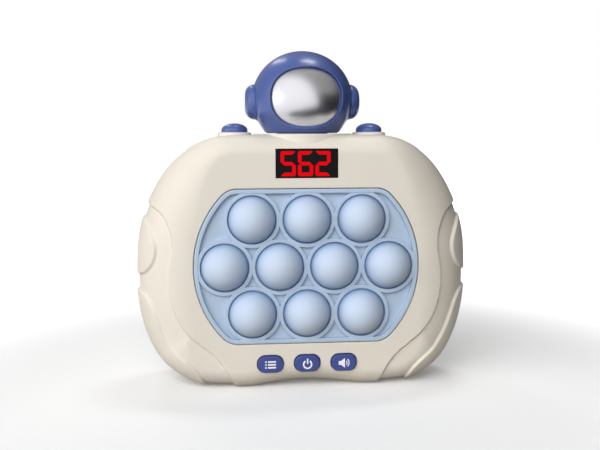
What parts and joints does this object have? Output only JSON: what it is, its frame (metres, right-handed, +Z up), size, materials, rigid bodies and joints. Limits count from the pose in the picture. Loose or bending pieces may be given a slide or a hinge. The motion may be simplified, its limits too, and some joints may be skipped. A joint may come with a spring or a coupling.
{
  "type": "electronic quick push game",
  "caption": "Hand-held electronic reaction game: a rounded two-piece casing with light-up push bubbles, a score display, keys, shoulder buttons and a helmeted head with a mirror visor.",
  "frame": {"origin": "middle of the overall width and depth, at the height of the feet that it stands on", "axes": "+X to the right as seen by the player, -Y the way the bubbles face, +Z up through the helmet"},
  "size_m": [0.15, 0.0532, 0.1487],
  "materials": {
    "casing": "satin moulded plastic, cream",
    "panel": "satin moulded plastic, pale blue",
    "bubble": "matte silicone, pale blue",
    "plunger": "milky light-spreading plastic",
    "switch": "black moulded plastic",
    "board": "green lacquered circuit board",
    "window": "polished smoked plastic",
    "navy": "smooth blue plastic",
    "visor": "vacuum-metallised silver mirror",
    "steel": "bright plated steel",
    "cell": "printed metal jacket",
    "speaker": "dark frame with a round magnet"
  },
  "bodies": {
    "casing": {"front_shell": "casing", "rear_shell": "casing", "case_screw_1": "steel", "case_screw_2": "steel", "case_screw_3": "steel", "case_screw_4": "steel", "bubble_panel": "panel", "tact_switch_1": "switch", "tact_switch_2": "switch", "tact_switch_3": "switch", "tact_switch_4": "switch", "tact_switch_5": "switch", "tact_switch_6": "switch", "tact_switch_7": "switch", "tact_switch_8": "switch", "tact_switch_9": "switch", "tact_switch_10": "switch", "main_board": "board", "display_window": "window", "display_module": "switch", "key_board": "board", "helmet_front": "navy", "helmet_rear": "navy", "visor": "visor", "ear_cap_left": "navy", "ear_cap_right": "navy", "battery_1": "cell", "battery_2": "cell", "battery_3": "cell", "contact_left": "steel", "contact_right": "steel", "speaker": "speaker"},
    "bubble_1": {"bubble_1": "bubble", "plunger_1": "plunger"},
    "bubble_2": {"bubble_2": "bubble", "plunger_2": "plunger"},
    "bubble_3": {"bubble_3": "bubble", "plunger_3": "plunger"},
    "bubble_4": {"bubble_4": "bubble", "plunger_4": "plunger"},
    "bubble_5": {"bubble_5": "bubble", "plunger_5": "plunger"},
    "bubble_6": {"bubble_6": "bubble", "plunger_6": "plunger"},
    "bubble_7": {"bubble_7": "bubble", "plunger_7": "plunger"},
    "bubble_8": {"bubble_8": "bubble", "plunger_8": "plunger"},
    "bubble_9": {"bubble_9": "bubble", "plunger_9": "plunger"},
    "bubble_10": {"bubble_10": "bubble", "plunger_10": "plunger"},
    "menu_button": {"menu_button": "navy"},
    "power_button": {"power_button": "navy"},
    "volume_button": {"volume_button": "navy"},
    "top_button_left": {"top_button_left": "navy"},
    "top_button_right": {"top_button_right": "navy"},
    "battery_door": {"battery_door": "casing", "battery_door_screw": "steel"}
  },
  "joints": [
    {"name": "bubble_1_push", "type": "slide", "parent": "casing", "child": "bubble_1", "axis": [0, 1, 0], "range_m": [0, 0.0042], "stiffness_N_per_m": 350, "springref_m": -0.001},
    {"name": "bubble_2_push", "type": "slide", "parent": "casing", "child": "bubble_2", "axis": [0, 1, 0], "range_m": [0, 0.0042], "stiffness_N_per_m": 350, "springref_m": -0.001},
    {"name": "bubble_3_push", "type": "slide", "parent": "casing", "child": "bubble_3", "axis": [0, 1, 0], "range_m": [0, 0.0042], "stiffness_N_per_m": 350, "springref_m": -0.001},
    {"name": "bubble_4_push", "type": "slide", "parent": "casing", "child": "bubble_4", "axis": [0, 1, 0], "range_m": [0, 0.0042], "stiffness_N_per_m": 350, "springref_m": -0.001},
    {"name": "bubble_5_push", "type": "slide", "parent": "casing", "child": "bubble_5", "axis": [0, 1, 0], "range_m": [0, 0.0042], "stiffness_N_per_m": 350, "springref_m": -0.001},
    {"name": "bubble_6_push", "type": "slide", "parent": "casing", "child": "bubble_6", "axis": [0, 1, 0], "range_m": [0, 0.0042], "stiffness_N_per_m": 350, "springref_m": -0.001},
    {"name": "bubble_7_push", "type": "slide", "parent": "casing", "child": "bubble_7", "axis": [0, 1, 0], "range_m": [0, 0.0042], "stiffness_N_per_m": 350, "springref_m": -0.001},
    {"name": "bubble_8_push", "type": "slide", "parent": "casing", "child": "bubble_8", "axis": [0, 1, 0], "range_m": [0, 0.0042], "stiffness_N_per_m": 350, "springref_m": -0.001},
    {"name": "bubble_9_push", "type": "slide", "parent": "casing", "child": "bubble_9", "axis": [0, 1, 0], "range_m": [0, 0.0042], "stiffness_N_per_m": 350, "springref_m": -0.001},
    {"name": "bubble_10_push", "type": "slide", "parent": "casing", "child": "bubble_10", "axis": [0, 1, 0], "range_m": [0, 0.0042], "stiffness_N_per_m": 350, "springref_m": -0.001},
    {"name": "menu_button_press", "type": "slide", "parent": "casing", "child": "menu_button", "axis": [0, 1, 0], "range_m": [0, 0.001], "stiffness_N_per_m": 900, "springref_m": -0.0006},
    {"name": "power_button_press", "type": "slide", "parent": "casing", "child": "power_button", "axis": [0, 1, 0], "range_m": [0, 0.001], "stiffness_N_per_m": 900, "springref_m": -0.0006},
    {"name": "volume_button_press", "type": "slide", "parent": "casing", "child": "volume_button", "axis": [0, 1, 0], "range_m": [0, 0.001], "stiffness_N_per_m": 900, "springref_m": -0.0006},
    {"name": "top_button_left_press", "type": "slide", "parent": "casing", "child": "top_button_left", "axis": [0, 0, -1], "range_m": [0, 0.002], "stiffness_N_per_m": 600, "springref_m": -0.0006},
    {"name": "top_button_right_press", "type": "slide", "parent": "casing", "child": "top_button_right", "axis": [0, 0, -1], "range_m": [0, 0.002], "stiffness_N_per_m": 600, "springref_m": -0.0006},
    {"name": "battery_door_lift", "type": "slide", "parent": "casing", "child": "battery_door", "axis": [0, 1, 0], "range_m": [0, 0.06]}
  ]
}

---------------

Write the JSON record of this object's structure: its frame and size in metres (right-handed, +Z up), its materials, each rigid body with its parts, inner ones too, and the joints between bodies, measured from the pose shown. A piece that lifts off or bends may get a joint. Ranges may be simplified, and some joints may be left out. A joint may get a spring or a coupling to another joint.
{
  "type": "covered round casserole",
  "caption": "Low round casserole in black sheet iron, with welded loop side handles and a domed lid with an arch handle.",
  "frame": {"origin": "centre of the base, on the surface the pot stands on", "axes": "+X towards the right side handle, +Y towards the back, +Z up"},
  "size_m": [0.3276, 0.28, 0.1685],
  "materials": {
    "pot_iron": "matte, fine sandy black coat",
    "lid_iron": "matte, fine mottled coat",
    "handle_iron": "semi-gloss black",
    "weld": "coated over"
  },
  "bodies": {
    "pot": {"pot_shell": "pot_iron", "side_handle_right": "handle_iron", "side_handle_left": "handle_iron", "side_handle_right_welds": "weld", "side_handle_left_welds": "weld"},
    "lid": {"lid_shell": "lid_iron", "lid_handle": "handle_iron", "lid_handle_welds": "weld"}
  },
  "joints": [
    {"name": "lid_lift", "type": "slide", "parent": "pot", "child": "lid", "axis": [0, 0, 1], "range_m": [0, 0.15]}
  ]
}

---------------

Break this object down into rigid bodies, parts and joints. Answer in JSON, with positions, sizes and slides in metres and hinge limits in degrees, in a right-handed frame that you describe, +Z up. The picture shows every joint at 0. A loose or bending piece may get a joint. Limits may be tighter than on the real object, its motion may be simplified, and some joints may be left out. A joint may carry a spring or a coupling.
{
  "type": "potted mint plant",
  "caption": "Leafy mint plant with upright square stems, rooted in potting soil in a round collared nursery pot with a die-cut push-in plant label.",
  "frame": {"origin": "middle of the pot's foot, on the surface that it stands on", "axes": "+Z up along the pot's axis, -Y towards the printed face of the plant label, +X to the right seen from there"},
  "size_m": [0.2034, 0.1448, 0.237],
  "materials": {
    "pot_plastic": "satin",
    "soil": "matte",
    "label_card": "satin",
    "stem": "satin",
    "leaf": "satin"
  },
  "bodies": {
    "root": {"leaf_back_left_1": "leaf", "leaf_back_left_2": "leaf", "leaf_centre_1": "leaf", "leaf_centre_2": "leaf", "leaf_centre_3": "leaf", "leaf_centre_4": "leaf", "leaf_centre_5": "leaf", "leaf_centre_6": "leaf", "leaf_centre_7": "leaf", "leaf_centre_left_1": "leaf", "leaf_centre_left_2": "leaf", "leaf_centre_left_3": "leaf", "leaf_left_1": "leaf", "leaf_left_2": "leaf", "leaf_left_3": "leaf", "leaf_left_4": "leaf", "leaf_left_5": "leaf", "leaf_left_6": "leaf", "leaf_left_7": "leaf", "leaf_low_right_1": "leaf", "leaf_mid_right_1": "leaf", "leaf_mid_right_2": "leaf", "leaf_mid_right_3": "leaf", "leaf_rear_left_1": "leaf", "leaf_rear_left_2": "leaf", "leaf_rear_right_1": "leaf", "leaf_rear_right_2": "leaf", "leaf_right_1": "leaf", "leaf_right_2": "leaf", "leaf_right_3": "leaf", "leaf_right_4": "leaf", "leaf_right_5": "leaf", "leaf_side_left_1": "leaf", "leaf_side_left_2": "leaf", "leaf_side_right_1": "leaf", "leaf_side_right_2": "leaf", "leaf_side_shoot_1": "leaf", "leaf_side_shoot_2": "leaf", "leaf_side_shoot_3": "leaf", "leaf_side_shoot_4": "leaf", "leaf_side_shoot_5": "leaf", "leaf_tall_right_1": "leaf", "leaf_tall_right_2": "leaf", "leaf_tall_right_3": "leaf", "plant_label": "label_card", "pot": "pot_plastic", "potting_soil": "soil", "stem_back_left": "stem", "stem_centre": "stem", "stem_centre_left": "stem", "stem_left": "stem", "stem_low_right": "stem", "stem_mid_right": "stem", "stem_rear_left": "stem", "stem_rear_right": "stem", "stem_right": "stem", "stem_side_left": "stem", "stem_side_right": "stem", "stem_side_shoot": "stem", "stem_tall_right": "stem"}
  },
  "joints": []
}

---------------

* **What the exercise asks**
Filter for "bending". Return all lines that hold it.

* **Written response**
What parts and joints does this object have? Output only JSON: what it is, its frame (metres, right-handed, +Z up), size, materials, rigid bodies and joints. Limits count from the pose in the picture. Loose or bending pieces may be given a slide or a hinge. The motion may be simplified, its limits too, and some joints may be skipped. A joint may come with a spring or a coupling.
Break this object down into rigid bodies, parts and joints. Answer in JSON, with positions, sizes and slides in metres and hinge limits in degrees, in a right-handed frame that you describe, +Z up. The picture shows every joint at 0. A loose or bending piece may get a joint. Limits may be tighter than on the real object, its motion may be simplified, and some joints may be left out. A joint may carry a spring or a coupling.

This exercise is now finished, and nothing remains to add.